The basic test is: what was the employee’s intent? Sloppiness does not meet the standard. It has to be willful and wanton. The court found that “an employee's unequivocal refusal to comply with the employer's rule, without more, is not misconduct within the meaning of section 1256.” Instead, there has to be evidence of deliberate disobedience, such as prior warnings after similar incidents. Mr. Robles violated a reasonable rule, but it was “a good faith error in judgment rather than [] misconduct.”

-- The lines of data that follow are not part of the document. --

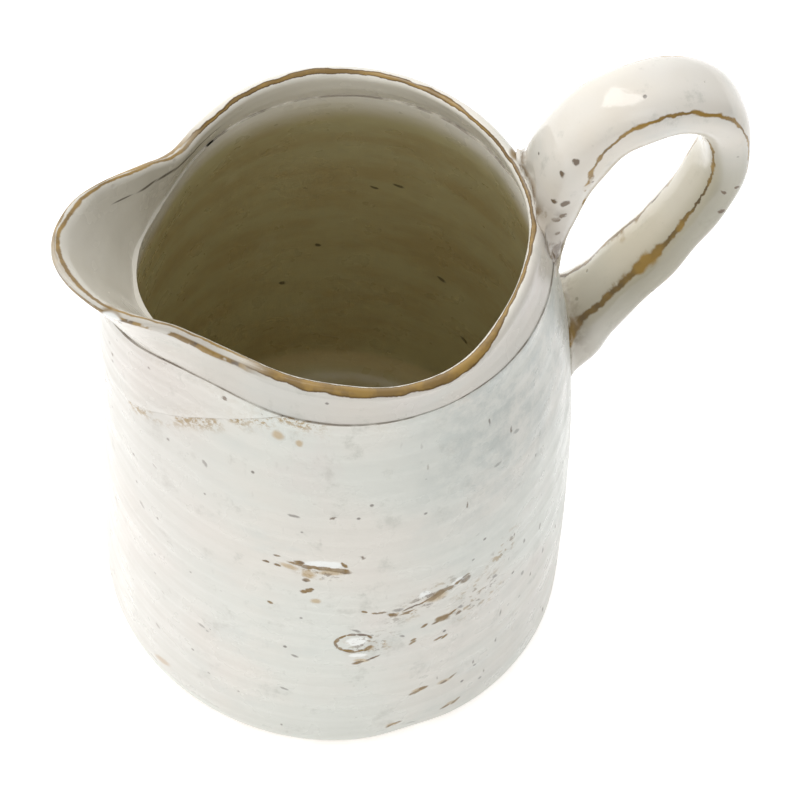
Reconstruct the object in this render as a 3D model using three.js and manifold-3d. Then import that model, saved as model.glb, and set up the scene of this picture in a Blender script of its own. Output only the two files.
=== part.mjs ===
// Glazed stoneware pitcher: thrown body on a flat base, luted collar with a pulled spout, strap handle.
// Millimetres, +Z up. The origin is the centre of the flat base, the spout points along -X and the
// handle along +X, so the pitcher is the same on both sides of the XZ plane.
// Pieces that are luted together with slip stand JOINT_GAP apart, which is the thickness of the slip line.
import * as THREE from 'three';
import { mergeVertices } from 'three/addons/utils/BufferGeometryUtils.js';
import loadManifold from 'manifold-3d';

// ---- Driving dimensions (mm, degrees) ----
const BODY_RADIUS = 78.3;
const WALL = 6;
const BASE_THICKNESS = 8;
const BASE_CORNER = 7;
const FLOOR_RADIUS = 69.5;
const SEAM_HEIGHT = 187;
const SEAM_RADIUS = 65.5;
const JOINT_GAP = 0.3;
const RIM_WALL = 4.8;
const RIM_ROUND = 2.6;
const RIM_ROUND_STEPS = 6;

// Crest of the rim: degrees round from the middle of the spout, radius, height.
const RIM_CREST = [
  [0, 93.7, 214.6],
  [14, 85.2, 213.1],
  [26, 69.9, 209.4],
  [38, 61.6, 202.3],
  [52, 60.2, 201.4],
  [74, 60.8, 201.8],
  [104, 61.6, 199.4],
  [140, 57.8, 202.3],
  [180, 58.8, 200.6],
];
const RIM_RADIUS = 60;

// Share of the spout's pull that the wall already has at the seam under the collar. The clay is
// thicker there, so the inside has less of it.
const SPOUT_AT_SEAM = 0.45;
const SPOUT_AT_SEAM_INSIDE = 0.25;

// The throat is let into the body's shoulder along a sloping plane through this point, [x, z].
const THROAT_POINT = [-55, 170];
const THROAT_SLOPE = 0.85;

// Outside of the body above the base, [height, radius].
const BODY_OUTLINE = [
  [BASE_THICKNESS, BODY_RADIUS],
  [45, BODY_RADIUS],
  [90, 77.3],
  [125, 74.8],
  [145, 72.4],
  [160, 69.7],
  [172, 67.3],
  [SEAM_HEIGHT, SEAM_RADIUS],
];
const BODY_STEPS = 11;

// Middle line of the handle, [x, z], from the collar over the top and down to the wall.
const HANDLE_LINE = [
  [63, 178],
  [65.5, 199],
  [72, 219.5],
  [84, 233.5],
  [99, 238],
  [113, 232.5],
  [120.5, 217],
  [120, 197],
  [107, 165],
  [92, 142.5],
  [81, 127],
  [71, 114],
];
// Fraction of the handle's length, half its thickness there, half its width there.
const HANDLE_SECTION = [
  [0, 6, 15.5],
  [0.1, 8.6, 14.4],
  [0.2, 12, 13],
  [0.36, 10, 12.5],
  [0.55, 7, 12.5],
  [0.83, 7.2, 12.6],
  [0.92, 8.6, 14.2],
  [1, 15.5, 18],
];
const UPPER_ROOT_END = 0.17;
const LOWER_ROOT_START = 0.87;
const STRAP_SQUARENESS = 0.8;
const STRAP_TAPER = 0.16;

const ROUND_SEGMENTS = 72;
const STRAP_SEGMENTS = 18;

// ---- Solid helpers ----
const manifold = await loadManifold();
manifold.setup();

// Moves every vertex of a geometry through place(x, y, z) and welds what meets.
function warp(geometry, place) {
  const moved = geometry.clone();
  moved.deleteAttribute('uv');
  moved.deleteAttribute('normal');
  const position = moved.attributes.position;
  for (let i = 0; i < position.count; i += 1) {
    position.setXYZ(i, ...place(position.getX(i), position.getY(i), position.getZ(i)));
  }
  return mergeVertices(moved, 1e-4);
}

function toSolid(geometry) {
  const index = geometry.index.array;
  const triangles = [];
  for (let i = 0; i < index.length; i += 3) {
    const [a, b, c] = [index[i], index[i + 1], index[i + 2]];
    if (a !== b && b !== c && c !== a) triangles.push(a, b, c);
  }
  return new manifold.Manifold(new manifold.Mesh({
    numProp: 3,
    vertProperties: new Float32Array(geometry.attributes.position.array),
    triVerts: new Uint32Array(triangles),
  }));
}

function toGeometry(solid) {
  const mesh = solid.getMesh();
  const geometry = new THREE.BufferGeometry();
  geometry.setAttribute('position', new THREE.BufferAttribute(mesh.vertProperties, 3));
  geometry.setIndex(new THREE.BufferAttribute(mesh.triVerts, 1));
  geometry.computeVertexNormals();
  return geometry;
}

// Turns a closed [radius, height] profile about +Z.
function turned(profile) {
  const points = profile.map(([radius, height]) => new THREE.Vector2(radius, height));
  return new THREE.LatheGeometry(points, ROUND_SEGMENTS).rotateX(Math.PI / 2);
}

// Smooth curve through rows of [where, value, value, ...], level at both ends.
function smoothTable(rows) {
  const size = rows[0].length - 1;
  const at = rows.map((row) => row[0]);
  const curve = new THREE.CubicInterpolant(at, rows.flatMap((row) => row.slice(1)), size);
  curve.settings = { endingStart: THREE.ZeroSlopeEnding, endingEnd: THREE.ZeroSlopeEnding };
  return (where) => Array.from(curve.evaluate(where));
}

// ---- The wall's shape ----
const rimCrest = smoothTable(RIM_CREST);

function fromSpout(x, y) {
  return 180 - Math.abs(THREE.MathUtils.radToDeg(Math.atan2(y, x)));
}

// How far the rim stands out from its plain circle, which is how far the spout is pulled.
function spoutPull(angle) {
  const fade = 1 - THREE.MathUtils.smoothstep(angle, 40, 60);
  return (rimCrest(angle)[0] - RIM_RADIUS) * fade;
}

// The body wall keeps its height. As its shoulder closes in to the seam, it is pulled out under the spout.
const bodyRadius = smoothTable(BODY_OUTLINE);

function placeBody(x, y, z) {
  const radius = Math.hypot(x, y);
  const depth = (bodyRadius(z)[0] - radius) / WALL;
  const closing = (BODY_RADIUS - bodyRadius(z)[0]) / (BODY_RADIUS - SEAM_RADIUS);
  const share = THREE.MathUtils.lerp(SPOUT_AT_SEAM, SPOUT_AT_SEAM_INSIDE, depth);
  const newRadius = radius + share * closing * spoutPull(fromSpout(x, y));
  return [x * newRadius / radius, y * newRadius / radius, z];
}

// The collar is turned as a straight band round SEAM_RADIUS with its foot at 0 and its crest at
// COLLAR_HEIGHT. Here its middle line leans from the seam to the crest, and its top follows the crest.
const COLLAR_HEIGHT = 14;
const COLLAR_FOOT = SEAM_HEIGHT + JOINT_GAP;

function placeCollar(x, y, z) {
  const radius = Math.hypot(x, y);
  const angle = fromSpout(x, y);
  const [crestRadius, crestHeight] = rimCrest(angle);
  const shoulder = COLLAR_HEIGHT - RIM_ROUND;
  const shoulderHeight = crestHeight - RIM_ROUND;
  const height = z <= shoulder
    ? THREE.MathUtils.mapLinear(z, 0, shoulder, COLLAR_FOOT, shoulderHeight)
    : shoulderHeight + z - shoulder;
  const rise = (height - COLLAR_FOOT) / (crestHeight - COLLAR_FOOT);
  const fromMiddle = radius - SEAM_RADIUS;
  const share = THREE.MathUtils.lerp(SPOUT_AT_SEAM, SPOUT_AT_SEAM_INSIDE, 0.5 - fromMiddle / WALL);
  const footMiddle = SEAM_RADIUS - WALL / 2 + share * spoutPull(angle);
  const newRadius = THREE.MathUtils.lerp(footMiddle, crestRadius, rise) + fromMiddle;
  return [x * newRadius / radius, y * newRadius / radius, height];
}

// ---- Body and base ----
const wallFoot = BASE_THICKNESS + JOINT_GAP;
const wallHeights = Array.from({ length: BODY_STEPS + 1 }, (_, step) => (
  THREE.MathUtils.lerp(wallFoot, SEAM_HEIGHT, step / BODY_STEPS)
));
const outside = wallHeights.map((height) => [bodyRadius(height)[0], height]);
const inside = outside.slice(2).reverse().map(([radius, height]) => [radius - WALL, height]);
const floorCorner = [
  [BODY_RADIUS - WALL, 14],
  [BODY_RADIUS - WALL - 0.8, 10.5],
  [FLOOR_RADIUS, wallFoot],
];
const bodyProfile = [...outside, ...inside, ...floorCorner, outside[0]];
const wholeWall = toSolid(warp(turned(bodyProfile), placeBody));

const throatNormal = new THREE.Vector3(-THROAT_SLOPE, 0, 1).normalize();
const throatOffset = throatNormal.dot(new THREE.Vector3(THROAT_POINT[0], 0, THROAT_POINT[1]));
const throat = wholeWall.trimByPlane(throatNormal.toArray(), throatOffset + JOINT_GAP / 2);
const body = wholeWall.trimByPlane(throatNormal.clone().negate().toArray(), JOINT_GAP / 2 - throatOffset);

const corner = new THREE.EllipseCurve(
  BODY_RADIUS - BASE_CORNER, BASE_CORNER, BASE_CORNER, BASE_CORNER, -Math.PI / 2, 0,
);
const baseProfile = [
  [0, 0],
  ...corner.getPoints(5).map((point) => [point.x, point.y]),
  [BODY_RADIUS, BASE_THICKNESS],
  [0, BASE_THICKNESS],
];
const base = toSolid(warp(turned(baseProfile), (x, y, z) => [x, y, z]));

// ---- Collar with its rounded rim ----
// The band can be grown outwards and filled inwards, which makes a bed for the handle's root.
function collarBand(grow, fill) {
  const outer = SEAM_RADIUS + WALL / 2 + grow;
  const inner = SEAM_RADIUS - WALL / 2 - fill;
  const round = new THREE.EllipseCurve(
    SEAM_RADIUS, COLLAR_HEIGHT - RIM_ROUND, RIM_WALL / 2 + grow, RIM_ROUND + grow, 0, Math.PI,
  );
  return toSolid(warp(turned([
    [outer, -grow],
    [outer, COLLAR_HEIGHT / 3],
    ...round.getPoints(RIM_ROUND_STEPS).map((point) => [point.x, point.y]),
    [inner, COLLAR_HEIGHT / 3],
    [inner, -grow],
    [outer, -grow],
  ]), placeCollar));
}
const collar = collarBand(0, 0);

// ---- Handle: one strap shape along HANDLE_LINE, cut into its two luted roots and the free strap ----
const handleLine = new THREE.CatmullRomCurve3(HANDLE_LINE.map(([x, z]) => new THREE.Vector3(x, 0, z)));
handleLine.arcLengthDivisions = 400;
const handleSection = smoothTable(HANDLE_SECTION);

function softPower(value) {
  return Math.sign(value) * Math.abs(value) ** STRAP_SQUARENESS;
}

// A stretch of the handle from one fraction of its length to another, rounder outside than inside.
function handleStretch(from, to, steps) {
  const blank = new THREE.CylinderGeometry(1, 1, 1, STRAP_SEGMENTS, steps);
  const bent = warp(blank, (x, y, z) => {
    const along = THREE.MathUtils.lerp(from, to, 0.5 - y);
    const middle = handleLine.getPointAt(along);
    const tangent = handleLine.getTangentAt(along);
    const [halfThickness, halfWidth] = handleSection(along);
    const reach = Math.hypot(x, z);
    const out = reach === 0 ? 0 : softPower(x / reach) * halfThickness * reach;
    const across = reach === 0 ? 0 : softPower(z / reach) * halfWidth * (1 + STRAP_TAPER * x) * reach;
    return [middle.x - tangent.z * out, -across, middle.z + tangent.x * out];
  });
  return toSolid(bent);
}

const gapAlong = JOINT_GAP / handleLine.getLength();
const strap = handleStretch(UPPER_ROOT_END + gapAlong, LOWER_ROOT_START - gapAlong, 26);

// What the roots are luted onto, JOINT_GAP proud: the body, the collar and the space over the mouth.
const overMouth = new THREE.CylinderGeometry(rimCrest(180)[0], rimCrest(180)[0], 60, ROUND_SEGMENTS);
const rootBed = manifold.Manifold.union([
  toSolid(warp(turned([
    [0, 60],
    ...outside.map(([radius, height]) => [radius + JOINT_GAP, height]).filter(([, height]) => height > 60),
    [0, SEAM_HEIGHT],
  ]), (x, y, z) => [x, y, z])),
  collarBand(JOINT_GAP, 30),
  toSolid(warp(overMouth, (x, y, z) => [x, -z, y + SEAM_HEIGHT + 30])),
]);
const upperRoot = handleStretch(0, UPPER_ROOT_END, 9).subtract(rootBed);
const lowerRoot = handleStretch(LOWER_ROOT_START, 1, 9).subtract(rootBed);

// ---- Assembly ----
const pitcher = new THREE.Group();
pitcher.name = 'ceramic_pitcher';
const vessel = new THREE.Group();
const handle = new THREE.Group();
pitcher.add(vessel, handle);

function addPiece(group, name, solid, color, roughness) {
  const material = new THREE.MeshStandardMaterial({ color, roughness, metalness: 0 });
  const piece = new THREE.Mesh(toGeometry(solid), material);
  piece.name = name;
  group.add(piece);
}

addPiece(vessel, 'base_slab', base, 0xe2dfd2, 0.35);
addPiece(vessel, 'body_wall', body, 0xe8e7df, 0.28);
addPiece(vessel, 'spout_throat', throat, 0xe6e3d8, 0.28);
addPiece(vessel, 'rim_collar', collar, 0xd8cfba, 0.25);
addPiece(handle, 'handle_upper_root', upperRoot, 0xded6c8, 0.25);
addPiece(handle, 'handle_strap', strap, 0xebe6d8, 0.22);
addPiece(handle, 'handle_lower_root', lowerRoot, 0xded6c8, 0.25);

export default pitcher;
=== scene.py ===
"""Looks of the glazed stoneware pitcher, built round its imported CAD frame.

Each of the seven clay pieces gets a fine mesh of the same shape as its CAD node, with thrown and
hand-joined irregularities, and a procedural glaze. Sizes are in millimetres until a mesh is made.
A place on the wall is given by its turn, in degrees from the spout towards the near side (-Y),
and by its height.
"""

import math

import bpy
import numpy as np
from mathutils import Matrix, Vector


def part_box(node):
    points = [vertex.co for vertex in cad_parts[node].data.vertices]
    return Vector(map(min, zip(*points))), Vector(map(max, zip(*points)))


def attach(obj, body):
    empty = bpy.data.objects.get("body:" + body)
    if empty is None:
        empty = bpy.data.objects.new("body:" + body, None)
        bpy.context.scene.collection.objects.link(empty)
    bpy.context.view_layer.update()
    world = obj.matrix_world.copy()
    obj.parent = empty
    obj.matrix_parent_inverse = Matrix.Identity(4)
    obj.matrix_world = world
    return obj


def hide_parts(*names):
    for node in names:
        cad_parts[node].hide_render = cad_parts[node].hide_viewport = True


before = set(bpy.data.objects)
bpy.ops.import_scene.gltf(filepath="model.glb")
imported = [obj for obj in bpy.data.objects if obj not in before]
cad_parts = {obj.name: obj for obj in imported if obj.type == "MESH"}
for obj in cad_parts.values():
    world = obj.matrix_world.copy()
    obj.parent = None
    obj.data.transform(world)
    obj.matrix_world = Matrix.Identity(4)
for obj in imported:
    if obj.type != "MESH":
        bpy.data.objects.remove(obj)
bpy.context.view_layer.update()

METRE = 0.001

# ---- Sizes read from the frame ----


def node_points(name):
    """A CAD node's vertices, in millimetres."""
    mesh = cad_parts[name].data
    points = np.empty(len(mesh.vertices) * 3)
    mesh.vertices.foreach_get("co", points)
    return points.reshape(-1, 3) / METRE


def corners(*names):
    """Lowest and highest corner of some CAD nodes together, in millimetres."""
    boxes = [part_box(name) for name in names]
    low = np.min([np.array(box[0]) for box in boxes], axis=0)
    high = np.max([np.array(box[1]) for box in boxes], axis=0)
    return low / METRE, high / METRE


FOOT_RADIUS = corners("base_slab")[1][1]
BASE_TOP = corners("base_slab")[1][2]
SEAM_Z = corners("body_wall")[1][2]

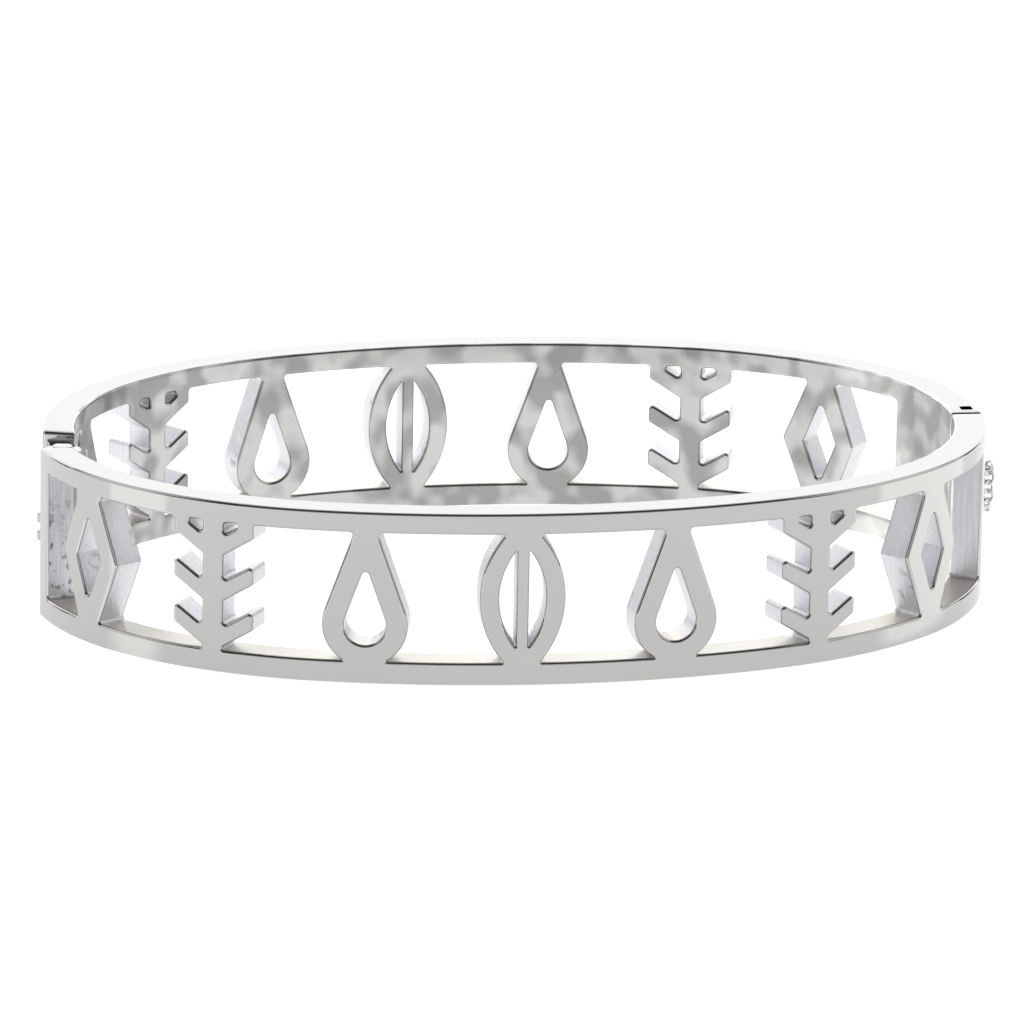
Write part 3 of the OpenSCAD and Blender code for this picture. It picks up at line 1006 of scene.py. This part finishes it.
def tongue_ring(band, work, hinge, clasp):
    """Radius of the tongue's middle about the hinge axis, and its middle's height."""
    middle = math.hypot(band.clasp_reach - band.wall / 2 - hinge.x, clasp.seam - hinge.y)
    return middle, (band.height + work.low_rail - work.top_rail) / 2


def tongue_room(name, from_y, to_y, play):
    """A plain solid round a stretch of the tongue, from one Y to another."""
    band, work, hinge, clasp, _, _ = settings()
    middle, z = tongue_ring(band, work, hinge, clasp)
    low, high = (math.asin((y - hinge.y) / middle) for y in (from_y, to_y))
    half, tall = clasp.tongue / 2 + play, clasp.tongue_height / 2 + play
    centre = (hinge.x, hinge.y)
    outline = (arc_points(centre, middle + half, low, high, steps=12)
               + arc_points(centre, middle - half, high, low, steps=12))
    return prism(name, outline, z - tall, z + tall)


def prism(name, outline, low, high):
    """A plain solid with sharp edges. Its outline runs counterclockwise in x and y."""
    points = [(x, y, z) for z in (low, high) for x, y in outline]
    *walls, foot, lid = tube_faces(2, len(outline))
    mesh = Mesh()
    mesh.add(points, [(0.0, 0.0, 0.0)] * len(points), [foot, lid, *walls],
             [PLAIN] * (len(walls) + 2))
    return mesh.object(name)


def box_outline(x, y, half_w, half_h, corner):
    """A rectangle about a point, with rounded corners."""
    return rounded([(x - half_w, y - half_h), (x + half_w, y - half_h),
                    (x + half_w, y + half_h), (x - half_w, y + half_h)], corner)


def release_slot(clasp, band):
    """The slot in the back half's upper rim, down into the tongue's box."""
    outline = box_outline(band.clasp_reach - clasp.slot_depth, clasp.slot_y, clasp.slot / 2,
                          clasp.slot_length / 2, corner=0.15 * MM)
    return prism("release_slot", outline, band.height / 2, band.height + PAST)


def build_half(name, side, metal):
    """One half of the band with everything that is soldered on it."""
    band, _, hinge, clasp, chain, _ = settings()
    plan = HalfPlan(side)
    piece = plan.sheet().object(name)
    line, start = plan.rim_line()
    run_tree(piece, bend_tree(), {"Rim line": line, "Line start": start, "Metal": metal})
    bpy.data.objects.remove(line)
    added = [knuckles(side, hinge, band)]
    if side > 0:
        added += [lugs(hinge, band), soldered_wire("eye", chain, band, chain.eye_y, closed=True)]
        box_end = clasp.seam + clasp.tongue_reach + clasp.box_play
        cut = [tongue_room("box", clasp.seam - PAST, box_end, clasp.box_play),
               release_slot(clasp, band)]
    else:
        combine(piece, [lug_relief(hinge, band)], "DIFFERENCE")
        added.append(soldered_wire("hook", chain, band, chain.hook_y, closed=False))
        root_end = clasp.seam - clasp.tongue_root - clasp.root_play
        cut = [tongue_room("root", root_end, clasp.seam + PAST, clasp.root_play)]
    combine(piece, added, "UNION")
    combine(piece, cut, "DIFFERENCE")
    set_normals(piece)
    return piece


def build_pin(metal):
    """The pin with its flat head, turned from one profile."""
    band, _, hinge, _, _, _ = settings()
    edge = PIN_EDGE
    foot = hinge.inset + hinge.play
    top = band.height - hinge.inset + hinge.play / 2
    crown = top + hinge.head_height
    profile = [(hinge.pin - edge, foot), (hinge.pin, foot + edge), (hinge.pin, top),
               (hinge.head - edge / 2, top), (hinge.head, top + edge / 2)]
    profile += arc_points((hinge.head - edge, crown - edge), edge, 0.0, math.pi / 2, steps=4)
    sides = 40
    points = [(x, y, z) for radius, z in profile
              for x, y in circle((hinge.x, hinge.y), radius, sides)]
    piece = plain_mesh("turned_pin", points, tube_faces(len(profile), sides), metal)
    piece.data.shade_smooth()
    piece.data.set_sharp_from_angle(angle=math.radians(35))
    return piece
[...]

Mr. Robles’ saving grace was that his former employer never contested his application for unemployment benefits. It never responded to a request for information; in fact, the EDD and the trial court only used information that Mr. Robles presented to deny him benefits. By remaining silent, the employer did not meet its burden of proving misconduct under section 1256 – something that even the EDD seemed willing to find without the help of the employer.

Takeaway for Employers.

First, do as Mr. Robles’ employer did – establish a clear policy – in this case, a shoe allowance for the employee. That makes it easier to decide what is a policy violation. Second, if you think someone might lose his job because of misconduct, you have to document that it was deliberate misconduct. That usually means giving written warnings not to repeat conduct, although if the conduct is sufficiently deliberate and bad, you can establish misconduct the first time it happens. Third, if sacking someone for misconduct, be prepared to meet your burden at an EDD hearing. The employee wins if you do not provide evidence, because the law presumes that no misconduct was involved.